-- start of Exercise inputs --

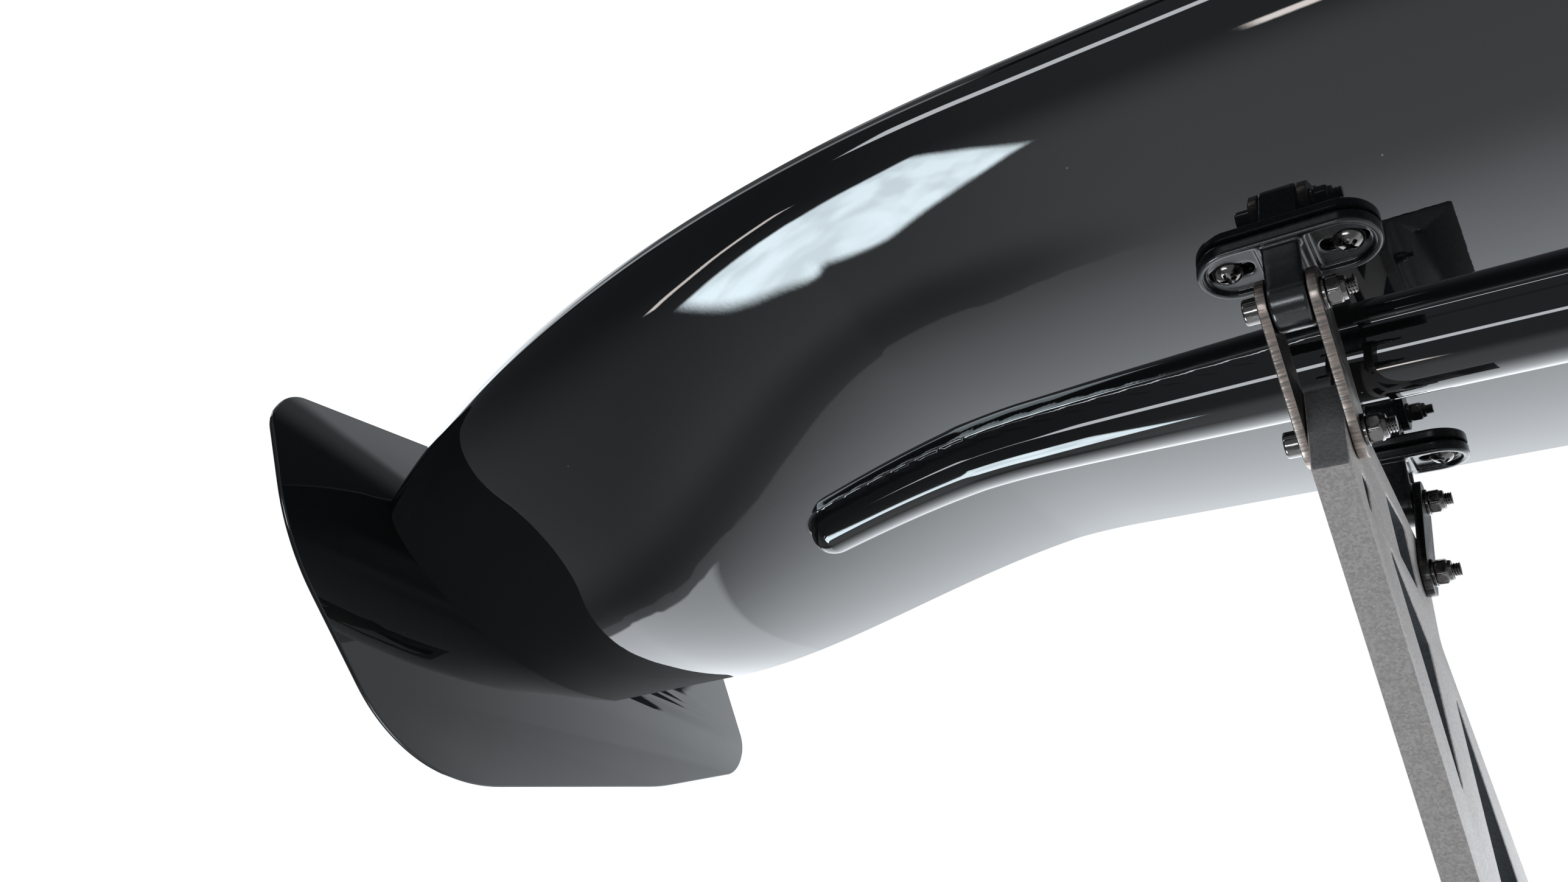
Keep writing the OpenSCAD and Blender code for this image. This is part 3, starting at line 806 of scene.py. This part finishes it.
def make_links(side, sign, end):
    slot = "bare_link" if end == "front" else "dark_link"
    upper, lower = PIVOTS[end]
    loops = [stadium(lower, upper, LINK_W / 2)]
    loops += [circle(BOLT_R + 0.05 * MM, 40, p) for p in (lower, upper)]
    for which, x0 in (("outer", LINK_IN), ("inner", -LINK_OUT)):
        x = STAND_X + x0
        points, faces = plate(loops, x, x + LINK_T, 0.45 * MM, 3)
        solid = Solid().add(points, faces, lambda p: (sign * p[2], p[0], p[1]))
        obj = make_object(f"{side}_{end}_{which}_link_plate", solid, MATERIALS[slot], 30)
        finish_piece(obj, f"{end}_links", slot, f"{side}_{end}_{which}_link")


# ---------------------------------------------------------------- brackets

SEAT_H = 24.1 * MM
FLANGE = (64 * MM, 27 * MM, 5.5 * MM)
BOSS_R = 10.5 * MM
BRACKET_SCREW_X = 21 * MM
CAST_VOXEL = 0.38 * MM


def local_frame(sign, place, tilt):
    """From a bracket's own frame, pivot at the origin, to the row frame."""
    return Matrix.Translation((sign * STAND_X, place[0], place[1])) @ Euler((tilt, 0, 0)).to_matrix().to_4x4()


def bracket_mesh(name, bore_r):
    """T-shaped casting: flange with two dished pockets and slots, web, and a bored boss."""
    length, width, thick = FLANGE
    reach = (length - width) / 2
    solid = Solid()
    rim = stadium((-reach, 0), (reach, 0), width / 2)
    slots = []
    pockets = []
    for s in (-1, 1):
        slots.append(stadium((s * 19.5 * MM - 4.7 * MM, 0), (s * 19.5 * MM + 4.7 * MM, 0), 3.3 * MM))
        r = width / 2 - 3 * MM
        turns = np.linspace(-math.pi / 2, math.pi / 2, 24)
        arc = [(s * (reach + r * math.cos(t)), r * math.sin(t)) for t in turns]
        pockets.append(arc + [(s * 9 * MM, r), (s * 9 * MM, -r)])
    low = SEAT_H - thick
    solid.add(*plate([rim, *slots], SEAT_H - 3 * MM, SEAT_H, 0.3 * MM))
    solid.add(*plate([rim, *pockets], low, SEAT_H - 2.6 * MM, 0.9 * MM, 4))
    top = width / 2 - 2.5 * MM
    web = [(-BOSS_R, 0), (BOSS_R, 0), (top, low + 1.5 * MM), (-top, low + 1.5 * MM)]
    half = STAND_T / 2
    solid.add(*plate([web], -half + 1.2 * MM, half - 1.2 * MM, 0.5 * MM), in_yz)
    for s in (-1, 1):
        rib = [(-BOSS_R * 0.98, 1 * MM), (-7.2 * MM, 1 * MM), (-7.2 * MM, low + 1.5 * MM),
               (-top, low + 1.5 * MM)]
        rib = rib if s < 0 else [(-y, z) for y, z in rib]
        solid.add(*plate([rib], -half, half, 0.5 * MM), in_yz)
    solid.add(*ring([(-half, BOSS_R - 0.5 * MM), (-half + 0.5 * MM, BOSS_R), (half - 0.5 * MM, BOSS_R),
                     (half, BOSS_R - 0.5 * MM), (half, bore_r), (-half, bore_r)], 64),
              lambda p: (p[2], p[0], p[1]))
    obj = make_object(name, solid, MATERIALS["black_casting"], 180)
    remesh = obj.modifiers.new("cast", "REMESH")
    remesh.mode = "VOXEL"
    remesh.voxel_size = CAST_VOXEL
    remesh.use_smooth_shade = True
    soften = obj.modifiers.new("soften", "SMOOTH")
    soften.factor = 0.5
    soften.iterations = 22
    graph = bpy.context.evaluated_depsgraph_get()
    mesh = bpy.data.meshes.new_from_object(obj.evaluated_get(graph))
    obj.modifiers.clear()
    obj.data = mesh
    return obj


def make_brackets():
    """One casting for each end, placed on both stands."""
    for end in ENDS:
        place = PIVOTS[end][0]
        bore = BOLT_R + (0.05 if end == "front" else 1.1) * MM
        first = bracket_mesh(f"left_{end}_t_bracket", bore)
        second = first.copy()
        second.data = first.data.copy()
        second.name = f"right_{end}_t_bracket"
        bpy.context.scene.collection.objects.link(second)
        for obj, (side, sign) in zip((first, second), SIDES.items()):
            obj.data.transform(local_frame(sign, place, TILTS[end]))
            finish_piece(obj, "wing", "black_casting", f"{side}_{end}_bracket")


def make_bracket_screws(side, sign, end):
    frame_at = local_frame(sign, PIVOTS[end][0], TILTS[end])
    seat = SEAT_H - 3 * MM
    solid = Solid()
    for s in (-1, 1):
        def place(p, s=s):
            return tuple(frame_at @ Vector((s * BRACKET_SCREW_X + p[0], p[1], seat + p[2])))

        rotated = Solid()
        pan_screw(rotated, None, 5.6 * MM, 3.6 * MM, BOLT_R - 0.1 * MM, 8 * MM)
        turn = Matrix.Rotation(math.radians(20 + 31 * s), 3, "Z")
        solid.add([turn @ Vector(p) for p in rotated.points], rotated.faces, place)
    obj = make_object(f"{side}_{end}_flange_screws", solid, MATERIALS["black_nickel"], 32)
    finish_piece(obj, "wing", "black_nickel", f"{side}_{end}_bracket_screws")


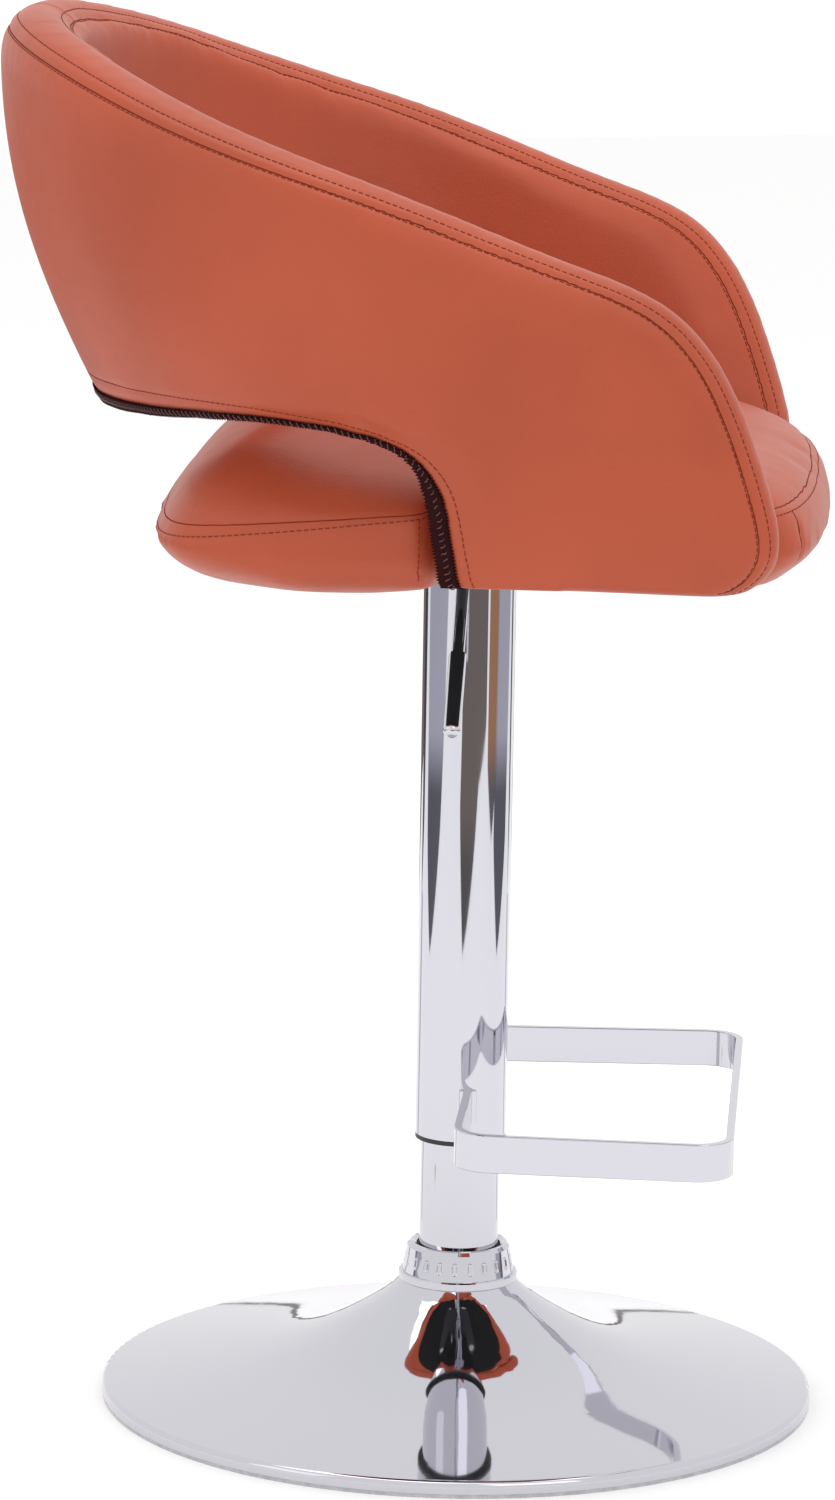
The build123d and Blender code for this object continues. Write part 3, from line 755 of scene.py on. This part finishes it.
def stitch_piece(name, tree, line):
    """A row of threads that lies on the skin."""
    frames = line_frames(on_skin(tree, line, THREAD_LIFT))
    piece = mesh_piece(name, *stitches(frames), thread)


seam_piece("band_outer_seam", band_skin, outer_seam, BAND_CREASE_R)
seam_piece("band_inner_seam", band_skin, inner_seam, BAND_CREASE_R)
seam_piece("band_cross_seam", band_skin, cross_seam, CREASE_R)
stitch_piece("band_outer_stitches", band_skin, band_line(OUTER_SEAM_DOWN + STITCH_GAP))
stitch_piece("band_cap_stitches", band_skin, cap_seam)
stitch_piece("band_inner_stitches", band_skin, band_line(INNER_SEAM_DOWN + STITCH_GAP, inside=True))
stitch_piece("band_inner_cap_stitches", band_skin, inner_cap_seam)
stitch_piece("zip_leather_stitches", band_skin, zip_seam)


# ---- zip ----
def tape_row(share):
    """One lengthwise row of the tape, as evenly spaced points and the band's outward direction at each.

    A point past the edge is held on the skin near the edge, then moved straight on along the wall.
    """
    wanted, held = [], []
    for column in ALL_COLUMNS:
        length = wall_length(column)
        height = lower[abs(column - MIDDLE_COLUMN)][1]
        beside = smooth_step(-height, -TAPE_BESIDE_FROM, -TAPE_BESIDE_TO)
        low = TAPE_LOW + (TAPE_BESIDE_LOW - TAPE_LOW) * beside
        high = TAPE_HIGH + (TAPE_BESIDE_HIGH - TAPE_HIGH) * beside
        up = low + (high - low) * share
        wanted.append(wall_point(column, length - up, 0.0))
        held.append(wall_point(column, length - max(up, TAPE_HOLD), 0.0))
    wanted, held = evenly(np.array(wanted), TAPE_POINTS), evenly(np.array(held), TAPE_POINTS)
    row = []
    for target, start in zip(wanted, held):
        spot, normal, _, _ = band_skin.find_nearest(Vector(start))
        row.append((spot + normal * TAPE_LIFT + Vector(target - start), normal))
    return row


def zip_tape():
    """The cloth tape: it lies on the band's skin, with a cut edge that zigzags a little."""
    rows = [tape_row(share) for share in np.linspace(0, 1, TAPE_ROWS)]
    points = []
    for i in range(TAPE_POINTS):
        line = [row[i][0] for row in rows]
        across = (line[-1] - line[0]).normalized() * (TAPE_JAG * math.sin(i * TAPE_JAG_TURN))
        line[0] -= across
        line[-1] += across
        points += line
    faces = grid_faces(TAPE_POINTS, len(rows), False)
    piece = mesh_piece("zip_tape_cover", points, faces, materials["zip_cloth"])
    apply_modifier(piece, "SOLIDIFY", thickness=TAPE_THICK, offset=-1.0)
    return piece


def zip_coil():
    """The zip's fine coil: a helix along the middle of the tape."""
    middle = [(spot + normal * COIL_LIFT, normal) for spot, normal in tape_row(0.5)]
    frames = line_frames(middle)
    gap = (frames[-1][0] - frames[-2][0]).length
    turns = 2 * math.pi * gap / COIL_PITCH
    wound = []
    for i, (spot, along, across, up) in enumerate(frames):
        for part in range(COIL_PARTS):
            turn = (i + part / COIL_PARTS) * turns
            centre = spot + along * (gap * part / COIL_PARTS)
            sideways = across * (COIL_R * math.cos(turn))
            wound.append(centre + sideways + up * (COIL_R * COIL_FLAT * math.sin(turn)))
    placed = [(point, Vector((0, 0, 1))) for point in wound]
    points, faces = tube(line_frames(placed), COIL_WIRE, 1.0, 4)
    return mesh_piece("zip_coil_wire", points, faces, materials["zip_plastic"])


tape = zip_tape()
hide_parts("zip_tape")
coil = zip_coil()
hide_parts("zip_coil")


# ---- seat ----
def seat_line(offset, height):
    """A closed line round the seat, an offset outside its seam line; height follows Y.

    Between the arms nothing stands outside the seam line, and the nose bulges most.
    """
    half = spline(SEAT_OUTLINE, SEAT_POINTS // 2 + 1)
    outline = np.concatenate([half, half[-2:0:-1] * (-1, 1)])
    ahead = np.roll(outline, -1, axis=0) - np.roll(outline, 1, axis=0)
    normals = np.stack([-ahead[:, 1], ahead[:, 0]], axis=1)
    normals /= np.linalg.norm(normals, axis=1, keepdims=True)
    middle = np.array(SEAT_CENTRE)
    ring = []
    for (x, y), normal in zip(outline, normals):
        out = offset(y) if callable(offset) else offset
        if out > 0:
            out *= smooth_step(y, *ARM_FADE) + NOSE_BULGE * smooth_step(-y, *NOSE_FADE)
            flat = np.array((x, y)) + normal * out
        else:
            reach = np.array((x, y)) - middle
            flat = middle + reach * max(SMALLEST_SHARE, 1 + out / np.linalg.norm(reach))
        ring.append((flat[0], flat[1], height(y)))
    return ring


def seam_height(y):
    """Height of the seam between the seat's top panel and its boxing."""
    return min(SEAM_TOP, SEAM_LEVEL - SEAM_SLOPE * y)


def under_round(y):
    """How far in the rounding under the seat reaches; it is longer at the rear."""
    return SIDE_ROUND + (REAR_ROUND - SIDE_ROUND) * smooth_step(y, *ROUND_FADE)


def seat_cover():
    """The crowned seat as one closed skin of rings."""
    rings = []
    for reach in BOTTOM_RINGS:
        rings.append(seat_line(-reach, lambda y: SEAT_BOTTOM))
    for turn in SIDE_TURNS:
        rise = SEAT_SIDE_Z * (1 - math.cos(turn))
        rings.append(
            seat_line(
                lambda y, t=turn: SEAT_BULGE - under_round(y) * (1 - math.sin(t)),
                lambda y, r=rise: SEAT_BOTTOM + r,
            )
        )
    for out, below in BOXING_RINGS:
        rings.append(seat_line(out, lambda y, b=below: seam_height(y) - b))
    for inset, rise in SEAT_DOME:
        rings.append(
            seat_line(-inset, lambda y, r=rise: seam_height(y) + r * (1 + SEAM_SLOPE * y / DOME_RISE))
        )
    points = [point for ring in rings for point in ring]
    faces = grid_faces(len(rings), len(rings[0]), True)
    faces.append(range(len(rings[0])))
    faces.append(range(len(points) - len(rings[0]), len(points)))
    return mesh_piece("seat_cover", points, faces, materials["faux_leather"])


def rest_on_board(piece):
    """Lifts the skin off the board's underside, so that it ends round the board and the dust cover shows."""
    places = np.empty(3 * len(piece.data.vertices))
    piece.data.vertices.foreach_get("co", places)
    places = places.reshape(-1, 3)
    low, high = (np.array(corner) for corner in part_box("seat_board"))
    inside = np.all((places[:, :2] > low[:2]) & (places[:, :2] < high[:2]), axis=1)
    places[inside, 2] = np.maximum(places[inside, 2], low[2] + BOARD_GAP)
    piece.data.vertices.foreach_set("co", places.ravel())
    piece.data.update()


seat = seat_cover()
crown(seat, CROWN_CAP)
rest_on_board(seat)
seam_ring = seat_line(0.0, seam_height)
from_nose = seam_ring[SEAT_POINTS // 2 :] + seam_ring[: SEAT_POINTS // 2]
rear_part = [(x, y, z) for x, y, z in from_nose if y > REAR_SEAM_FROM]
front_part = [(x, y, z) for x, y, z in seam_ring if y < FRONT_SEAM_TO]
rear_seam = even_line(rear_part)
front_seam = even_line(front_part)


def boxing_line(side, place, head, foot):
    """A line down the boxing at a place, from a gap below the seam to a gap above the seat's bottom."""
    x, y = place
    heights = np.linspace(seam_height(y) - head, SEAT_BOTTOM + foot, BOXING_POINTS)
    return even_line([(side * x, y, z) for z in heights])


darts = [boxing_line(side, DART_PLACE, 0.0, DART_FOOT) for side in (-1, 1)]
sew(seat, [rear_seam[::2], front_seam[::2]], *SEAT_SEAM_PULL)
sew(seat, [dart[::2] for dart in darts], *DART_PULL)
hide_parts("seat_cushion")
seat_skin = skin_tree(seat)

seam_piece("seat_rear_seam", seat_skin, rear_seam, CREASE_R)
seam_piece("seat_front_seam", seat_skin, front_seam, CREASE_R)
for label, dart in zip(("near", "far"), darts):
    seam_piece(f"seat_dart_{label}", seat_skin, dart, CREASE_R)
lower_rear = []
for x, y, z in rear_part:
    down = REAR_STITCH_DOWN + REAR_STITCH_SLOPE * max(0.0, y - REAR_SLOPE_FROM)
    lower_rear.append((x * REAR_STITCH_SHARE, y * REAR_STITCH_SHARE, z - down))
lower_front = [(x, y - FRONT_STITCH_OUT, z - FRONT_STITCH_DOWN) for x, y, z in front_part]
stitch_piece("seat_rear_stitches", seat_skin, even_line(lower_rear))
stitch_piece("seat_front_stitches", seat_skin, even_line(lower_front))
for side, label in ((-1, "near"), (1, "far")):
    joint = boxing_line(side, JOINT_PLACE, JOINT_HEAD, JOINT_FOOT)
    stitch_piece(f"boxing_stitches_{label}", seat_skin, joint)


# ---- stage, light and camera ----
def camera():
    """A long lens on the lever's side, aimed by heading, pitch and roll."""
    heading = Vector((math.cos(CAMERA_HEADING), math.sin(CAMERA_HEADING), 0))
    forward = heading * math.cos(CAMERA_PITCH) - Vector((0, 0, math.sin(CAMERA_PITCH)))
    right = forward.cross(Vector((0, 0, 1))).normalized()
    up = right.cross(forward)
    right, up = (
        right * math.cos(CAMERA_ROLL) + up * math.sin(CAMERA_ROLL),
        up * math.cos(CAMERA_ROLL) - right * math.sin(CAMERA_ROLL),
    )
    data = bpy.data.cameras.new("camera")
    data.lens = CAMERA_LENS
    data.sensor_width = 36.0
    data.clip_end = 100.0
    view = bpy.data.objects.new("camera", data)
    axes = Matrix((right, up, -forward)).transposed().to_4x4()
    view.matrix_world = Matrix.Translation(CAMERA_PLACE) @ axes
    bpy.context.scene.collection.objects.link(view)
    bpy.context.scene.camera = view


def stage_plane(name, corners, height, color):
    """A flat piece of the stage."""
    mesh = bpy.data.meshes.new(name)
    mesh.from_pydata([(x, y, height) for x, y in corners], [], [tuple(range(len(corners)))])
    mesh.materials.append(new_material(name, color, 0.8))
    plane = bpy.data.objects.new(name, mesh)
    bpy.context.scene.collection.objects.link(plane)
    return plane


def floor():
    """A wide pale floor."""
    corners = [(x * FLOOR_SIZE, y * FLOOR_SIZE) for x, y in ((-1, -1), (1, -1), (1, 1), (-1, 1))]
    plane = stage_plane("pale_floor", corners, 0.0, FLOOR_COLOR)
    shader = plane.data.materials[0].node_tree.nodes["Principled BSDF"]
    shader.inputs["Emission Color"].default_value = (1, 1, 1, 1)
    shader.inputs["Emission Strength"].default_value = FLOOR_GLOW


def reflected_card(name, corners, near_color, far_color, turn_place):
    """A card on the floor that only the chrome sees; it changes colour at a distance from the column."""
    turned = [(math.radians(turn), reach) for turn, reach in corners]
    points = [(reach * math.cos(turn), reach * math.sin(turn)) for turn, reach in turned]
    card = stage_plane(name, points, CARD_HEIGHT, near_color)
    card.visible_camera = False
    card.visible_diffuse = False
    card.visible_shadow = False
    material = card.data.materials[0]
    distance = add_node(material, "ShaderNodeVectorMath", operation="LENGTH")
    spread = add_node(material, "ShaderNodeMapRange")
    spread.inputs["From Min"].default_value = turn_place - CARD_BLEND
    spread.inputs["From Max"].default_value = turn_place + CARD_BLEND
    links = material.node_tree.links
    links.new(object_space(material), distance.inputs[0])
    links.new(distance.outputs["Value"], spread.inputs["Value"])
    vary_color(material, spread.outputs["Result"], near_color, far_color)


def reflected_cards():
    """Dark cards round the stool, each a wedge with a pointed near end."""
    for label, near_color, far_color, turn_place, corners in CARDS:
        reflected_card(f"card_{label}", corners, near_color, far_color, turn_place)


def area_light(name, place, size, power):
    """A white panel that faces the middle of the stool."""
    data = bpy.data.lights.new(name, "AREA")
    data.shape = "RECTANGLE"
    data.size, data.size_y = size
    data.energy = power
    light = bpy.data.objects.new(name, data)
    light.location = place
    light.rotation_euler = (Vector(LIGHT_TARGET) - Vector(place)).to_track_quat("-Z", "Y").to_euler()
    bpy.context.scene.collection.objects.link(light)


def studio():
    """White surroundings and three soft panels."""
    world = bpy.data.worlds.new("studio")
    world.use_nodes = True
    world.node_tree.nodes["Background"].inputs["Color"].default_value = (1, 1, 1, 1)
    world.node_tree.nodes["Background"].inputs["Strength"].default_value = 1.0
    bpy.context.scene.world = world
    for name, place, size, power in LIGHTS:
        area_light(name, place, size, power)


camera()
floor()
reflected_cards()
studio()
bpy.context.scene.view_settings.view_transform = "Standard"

-- end of Exercise inputs --

Answer only with how many lines in the records include "this".

2